という編成で楽譜を書いて、いざ多重録音。
タブレットにマイクを繋いでアプリで録音し、編集して、動画にして、アップロードする。全てタブレットで完結させることができるのはありがたい……


そうして完成した音源。
インスト(主旋律はリコーダー)とver.と歌唱ありver.、2パターン作りました。

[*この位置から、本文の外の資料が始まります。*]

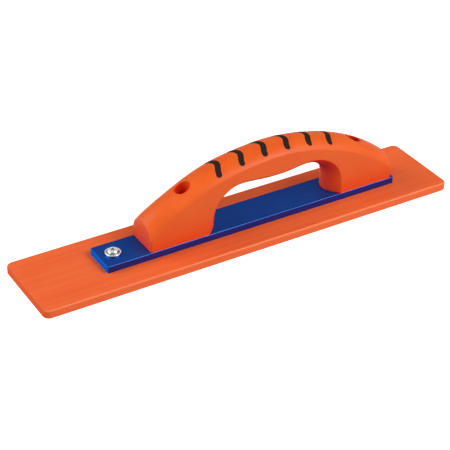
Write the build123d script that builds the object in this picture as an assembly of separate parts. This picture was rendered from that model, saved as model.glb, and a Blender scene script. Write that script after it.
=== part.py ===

自己評価が甘いかもしれませんが、結構いい感じにできたと思います。もっと演奏の精度を上げられるといいですね。

思ったことのメモ
・セッションはチューニングがとにかく大事
・管楽器に(学校教育でのリコーダーしか)触れてこなかったので、特に管楽器のチューニングがわからない これは憶測だけれども他のもっと複雑な構造の管楽器は音程を取るのが大変なのではないだろうか……奏者の人はすごい
・ギターは様々な働きをしてくれて便利だしハープとの音の相性もいい
・ハープの音の減衰の遅さとギターの音の減衰の早さを使い分けられるといいな
・ピアノを入れたかったけどピアノを入れるとレバーハープが音量的に負ける、音域も近いし
・アンサンブルの中のハープの役割が少しわかった 今後の曲作りにも活かせそう
・やっぱりハープのグリッサンドはかっこいい
・民族音楽風味の曲を他にも弾いてみたいな 「サウダージ」「異邦人」「情熱大陸メインテーマ」などを考えています

私は決して人と何かをするのが嫌いなわけではなくて、機会があればコラボやセッションにどんどん参加したいのです。が、それができない体調の今、実現可能な遊びがこの「ひとりセッション」。とても楽しかったです。
多重録音を終え、教室から帰ってきて疲れて何時間も寝込みました。そんな体調なので、いつになるかわかりませんが、いつか「ハープ語り セッションに参加してみた」が書けるように頑張ります。